I found the section on the symbolism of architecture (for example, how villains in such films as L.A. Confidential and To Live and Die in L.A. reside in modernist works of art) and revisionist histories (Chinatown, Who Framed Roger Rabbit, and again, L.A. Confidential) to be the most interesting. Both subjects are likely rich enough to deserve their own full-length treatments. I was less satisfied with Andersen’s theory of “high-tourist” and “low-tourist” filmmakers, which essentially separates movies made by outsiders (be they New Yorkers, like Woody Allen, or Europeans, like Michelangelo Antonioni or Roman Polanski) into two categories. “High-tourist” films celebrate the city, even if they don’t always like it, while “low-tourist” films wallow in common stereotypes, like Allen’s (in)famous quote from Annie Hall – “why would I want to live in a city where the only cultural advantage is that I can make a right turn on a red light?” This dichotomy is reductive at best, and seems to work at cross-purposes to Andersen’s overall goal of expanding and exploring the topic of how movies treat Los Angeles.

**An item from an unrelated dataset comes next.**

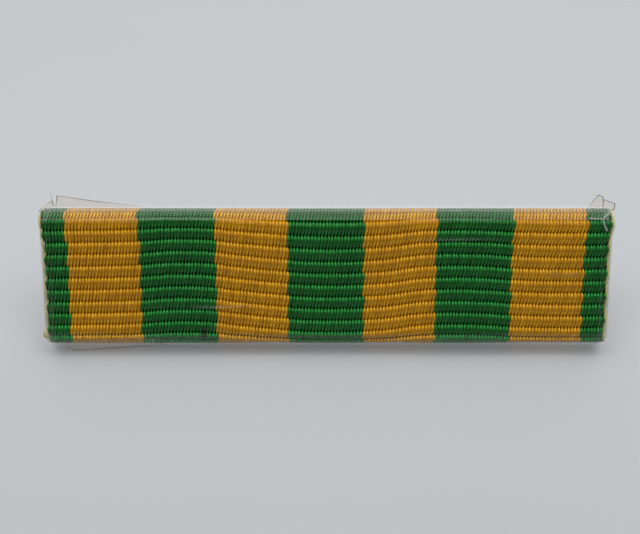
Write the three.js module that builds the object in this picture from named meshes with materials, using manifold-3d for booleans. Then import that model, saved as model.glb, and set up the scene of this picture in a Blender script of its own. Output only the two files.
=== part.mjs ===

Despite the film’s length, I felt as if there was a wealth of material not covered (only one mention apiece for Clueless and The Big Lebowski? Nothing at all about Mulholland Drive or Mulholland Dr.?), but then, it’s a pretty exhaustive subject, and anyone who loves both Los Angeles and the movies could probably come up with their own personal versions without much trouble. Los Angeles Plays Itself might bite off more than it can chew, and the final section on Black filmmakers, while appropriate, felt a bit odd as a capstone, but Andersen’s take is, on the whole, fascinating, funny, and quite thoughtful – I would love to pick his brain, and get his take on such recent films as Crash and Inland Empire. Until the city falls into the sea, the subject of Los Angeles and the movies will continue to grow and expand into new territory.